Pull out of the data below the stretch of lines bounded by the one containing "const roll = new THREE.Group();" and the one containing "bpy.data.objects.remove(obj)", both bounds included, unchanged.
═══ AVAILABLE RECORDS ═══
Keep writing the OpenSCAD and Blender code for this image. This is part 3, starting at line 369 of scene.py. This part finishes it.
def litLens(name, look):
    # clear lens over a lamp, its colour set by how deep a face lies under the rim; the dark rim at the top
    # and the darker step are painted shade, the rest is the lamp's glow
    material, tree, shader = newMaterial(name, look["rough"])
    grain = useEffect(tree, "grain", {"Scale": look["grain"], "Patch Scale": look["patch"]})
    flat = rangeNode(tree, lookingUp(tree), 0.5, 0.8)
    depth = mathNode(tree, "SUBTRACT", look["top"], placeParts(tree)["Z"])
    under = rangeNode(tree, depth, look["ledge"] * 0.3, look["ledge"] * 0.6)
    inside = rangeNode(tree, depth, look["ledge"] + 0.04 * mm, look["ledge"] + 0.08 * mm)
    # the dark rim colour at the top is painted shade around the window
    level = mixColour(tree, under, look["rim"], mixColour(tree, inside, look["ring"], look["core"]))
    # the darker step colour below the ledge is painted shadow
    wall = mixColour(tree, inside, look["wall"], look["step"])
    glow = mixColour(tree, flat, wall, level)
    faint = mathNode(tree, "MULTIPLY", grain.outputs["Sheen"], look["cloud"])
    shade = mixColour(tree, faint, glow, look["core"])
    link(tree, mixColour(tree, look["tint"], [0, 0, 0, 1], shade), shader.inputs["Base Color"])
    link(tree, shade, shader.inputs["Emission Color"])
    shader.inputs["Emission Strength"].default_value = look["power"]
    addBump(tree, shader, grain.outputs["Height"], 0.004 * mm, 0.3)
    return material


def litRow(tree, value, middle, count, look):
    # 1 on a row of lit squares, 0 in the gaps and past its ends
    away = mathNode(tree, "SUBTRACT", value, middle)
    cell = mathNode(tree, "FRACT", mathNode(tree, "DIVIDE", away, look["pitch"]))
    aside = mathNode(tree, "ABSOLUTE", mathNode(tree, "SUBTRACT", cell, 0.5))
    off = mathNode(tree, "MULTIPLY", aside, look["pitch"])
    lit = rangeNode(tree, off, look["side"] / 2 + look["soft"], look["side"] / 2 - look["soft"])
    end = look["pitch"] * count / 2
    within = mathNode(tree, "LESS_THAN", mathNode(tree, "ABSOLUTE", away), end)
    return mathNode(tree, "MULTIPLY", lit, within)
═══
═══ AVAILABLE RECORDS ═══
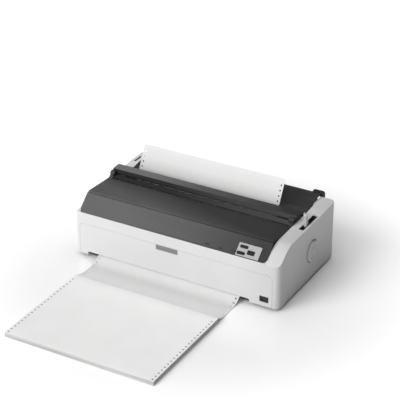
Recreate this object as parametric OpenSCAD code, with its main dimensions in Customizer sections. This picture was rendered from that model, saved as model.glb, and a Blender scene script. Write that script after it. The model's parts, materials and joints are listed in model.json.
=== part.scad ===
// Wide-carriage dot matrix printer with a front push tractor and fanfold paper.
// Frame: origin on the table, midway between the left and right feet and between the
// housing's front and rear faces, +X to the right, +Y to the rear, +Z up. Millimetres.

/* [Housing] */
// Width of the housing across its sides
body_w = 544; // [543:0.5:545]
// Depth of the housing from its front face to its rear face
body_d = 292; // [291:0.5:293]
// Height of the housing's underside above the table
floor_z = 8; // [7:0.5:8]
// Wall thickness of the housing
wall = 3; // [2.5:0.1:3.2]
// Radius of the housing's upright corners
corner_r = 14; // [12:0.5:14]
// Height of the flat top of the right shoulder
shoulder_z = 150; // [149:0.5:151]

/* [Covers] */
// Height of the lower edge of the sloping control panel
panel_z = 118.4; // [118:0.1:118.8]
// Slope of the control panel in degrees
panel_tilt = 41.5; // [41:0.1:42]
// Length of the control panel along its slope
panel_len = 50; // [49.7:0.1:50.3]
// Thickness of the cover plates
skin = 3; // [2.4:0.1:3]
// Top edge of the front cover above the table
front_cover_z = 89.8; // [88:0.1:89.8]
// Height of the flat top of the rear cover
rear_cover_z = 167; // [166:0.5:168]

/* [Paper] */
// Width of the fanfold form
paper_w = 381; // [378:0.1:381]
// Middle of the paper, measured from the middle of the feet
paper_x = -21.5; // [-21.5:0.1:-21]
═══
═══ AVAILABLE RECORDS ═══
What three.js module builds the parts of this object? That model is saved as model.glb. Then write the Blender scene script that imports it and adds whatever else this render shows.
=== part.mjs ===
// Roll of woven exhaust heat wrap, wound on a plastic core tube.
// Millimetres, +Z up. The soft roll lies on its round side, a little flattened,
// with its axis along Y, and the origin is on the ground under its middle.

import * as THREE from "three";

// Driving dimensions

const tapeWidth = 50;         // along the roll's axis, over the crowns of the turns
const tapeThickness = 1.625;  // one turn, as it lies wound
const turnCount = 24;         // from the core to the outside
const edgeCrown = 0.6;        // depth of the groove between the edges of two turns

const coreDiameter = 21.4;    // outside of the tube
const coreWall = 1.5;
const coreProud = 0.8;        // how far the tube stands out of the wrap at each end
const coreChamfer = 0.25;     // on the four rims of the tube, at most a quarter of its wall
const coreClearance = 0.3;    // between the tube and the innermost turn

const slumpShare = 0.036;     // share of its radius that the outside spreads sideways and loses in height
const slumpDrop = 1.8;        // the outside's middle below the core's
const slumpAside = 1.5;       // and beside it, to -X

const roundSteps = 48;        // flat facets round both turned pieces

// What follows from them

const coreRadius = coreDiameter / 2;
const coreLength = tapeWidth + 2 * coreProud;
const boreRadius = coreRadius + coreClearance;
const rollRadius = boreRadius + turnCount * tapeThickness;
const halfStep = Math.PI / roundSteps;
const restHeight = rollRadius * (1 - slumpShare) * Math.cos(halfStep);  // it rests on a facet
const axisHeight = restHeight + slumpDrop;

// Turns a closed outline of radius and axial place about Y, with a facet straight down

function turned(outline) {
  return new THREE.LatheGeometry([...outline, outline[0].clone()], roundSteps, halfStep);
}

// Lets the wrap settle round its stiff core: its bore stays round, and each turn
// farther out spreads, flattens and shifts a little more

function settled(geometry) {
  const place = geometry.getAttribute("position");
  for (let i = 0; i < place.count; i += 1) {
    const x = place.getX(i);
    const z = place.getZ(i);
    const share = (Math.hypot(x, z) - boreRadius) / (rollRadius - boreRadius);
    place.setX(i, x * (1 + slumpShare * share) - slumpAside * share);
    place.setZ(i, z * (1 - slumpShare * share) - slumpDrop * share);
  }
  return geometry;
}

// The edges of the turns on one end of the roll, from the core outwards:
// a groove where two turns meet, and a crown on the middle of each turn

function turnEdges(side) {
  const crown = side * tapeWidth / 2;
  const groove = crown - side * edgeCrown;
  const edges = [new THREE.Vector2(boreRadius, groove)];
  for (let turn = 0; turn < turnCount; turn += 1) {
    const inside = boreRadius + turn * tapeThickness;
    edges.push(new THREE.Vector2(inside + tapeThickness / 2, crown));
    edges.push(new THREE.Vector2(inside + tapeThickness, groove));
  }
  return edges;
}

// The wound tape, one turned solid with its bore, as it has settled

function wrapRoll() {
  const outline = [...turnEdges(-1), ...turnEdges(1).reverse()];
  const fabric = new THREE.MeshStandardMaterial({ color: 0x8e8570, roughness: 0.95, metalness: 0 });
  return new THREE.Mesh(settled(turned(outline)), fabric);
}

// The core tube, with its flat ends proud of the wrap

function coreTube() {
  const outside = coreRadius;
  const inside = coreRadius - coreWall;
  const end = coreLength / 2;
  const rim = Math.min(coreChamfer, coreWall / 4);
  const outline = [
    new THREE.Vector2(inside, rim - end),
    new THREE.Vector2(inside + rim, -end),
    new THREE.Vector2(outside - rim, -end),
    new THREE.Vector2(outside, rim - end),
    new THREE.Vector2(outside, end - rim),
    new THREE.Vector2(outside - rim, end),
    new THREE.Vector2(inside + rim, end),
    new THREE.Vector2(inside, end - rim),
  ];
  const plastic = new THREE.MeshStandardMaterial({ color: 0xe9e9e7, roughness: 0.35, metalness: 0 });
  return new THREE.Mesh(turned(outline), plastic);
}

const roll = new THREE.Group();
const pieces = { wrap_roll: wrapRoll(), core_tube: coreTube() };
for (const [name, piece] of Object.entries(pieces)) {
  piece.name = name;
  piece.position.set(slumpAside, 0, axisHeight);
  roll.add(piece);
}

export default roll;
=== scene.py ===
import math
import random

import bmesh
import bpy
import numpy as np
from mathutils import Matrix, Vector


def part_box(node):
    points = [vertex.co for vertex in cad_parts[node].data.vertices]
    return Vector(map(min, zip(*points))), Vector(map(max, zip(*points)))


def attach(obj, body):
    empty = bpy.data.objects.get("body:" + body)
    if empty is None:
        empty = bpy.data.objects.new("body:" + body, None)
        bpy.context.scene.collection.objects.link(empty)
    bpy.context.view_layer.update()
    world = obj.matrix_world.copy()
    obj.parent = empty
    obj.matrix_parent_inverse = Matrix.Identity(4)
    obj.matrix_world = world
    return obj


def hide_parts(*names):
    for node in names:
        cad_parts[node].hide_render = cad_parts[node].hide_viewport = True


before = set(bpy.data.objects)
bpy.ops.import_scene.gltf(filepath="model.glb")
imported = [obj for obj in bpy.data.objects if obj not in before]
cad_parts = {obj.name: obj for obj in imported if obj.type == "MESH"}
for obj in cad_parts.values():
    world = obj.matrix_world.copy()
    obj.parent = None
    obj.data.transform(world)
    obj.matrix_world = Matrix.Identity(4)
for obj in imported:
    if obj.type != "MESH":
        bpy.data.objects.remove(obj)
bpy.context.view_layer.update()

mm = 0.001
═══
_EXERCISE ANSWER_:
const roll = new THREE.Group();
const pieces = { wrap_roll: wrapRoll(), core_tube: coreTube() };
for (const [name, piece] of Object.entries(pieces)) {
  piece.name = name;
  piece.position.set(slumpAside, 0, axisHeight);
  roll.add(piece);
}

export default roll;
=== scene.py ===
import math
import random

import bmesh
import bpy
import numpy as np
from mathutils import Matrix, Vector


def part_box(node):
    points = [vertex.co for vertex in cad_parts[node].data.vertices]
    return Vector(map(min, zip(*points))), Vector(map(max, zip(*points)))


def attach(obj, body):
    empty = bpy.data.objects.get("body:" + body)
    if empty is None:
        empty = bpy.data.objects.new("body:" + body, None)
        bpy.context.scene.collection.objects.link(empty)
    bpy.context.view_layer.update()
    world = obj.matrix_world.copy()
    obj.parent = empty
    obj.matrix_parent_inverse = Matrix.Identity(4)
    obj.matrix_world = world
    return obj


def hide_parts(*names):
    for node in names:
        cad_parts[node].hide_render = cad_parts[node].hide_viewport = True


before = set(bpy.data.objects)
bpy.ops.import_scene.gltf(filepath="model.glb")
imported = [obj for obj in bpy.data.objects if obj not in before]
cad_parts = {obj.name: obj for obj in imported if obj.type == "MESH"}
for obj in cad_parts.values():
    world = obj.matrix_world.copy()
    obj.parent = None
    obj.data.transform(world)
    obj.matrix_world = Matrix.Identity(4)
for obj in imported:
    if obj.type != "MESH":
        bpy.data.objects.remove(obj)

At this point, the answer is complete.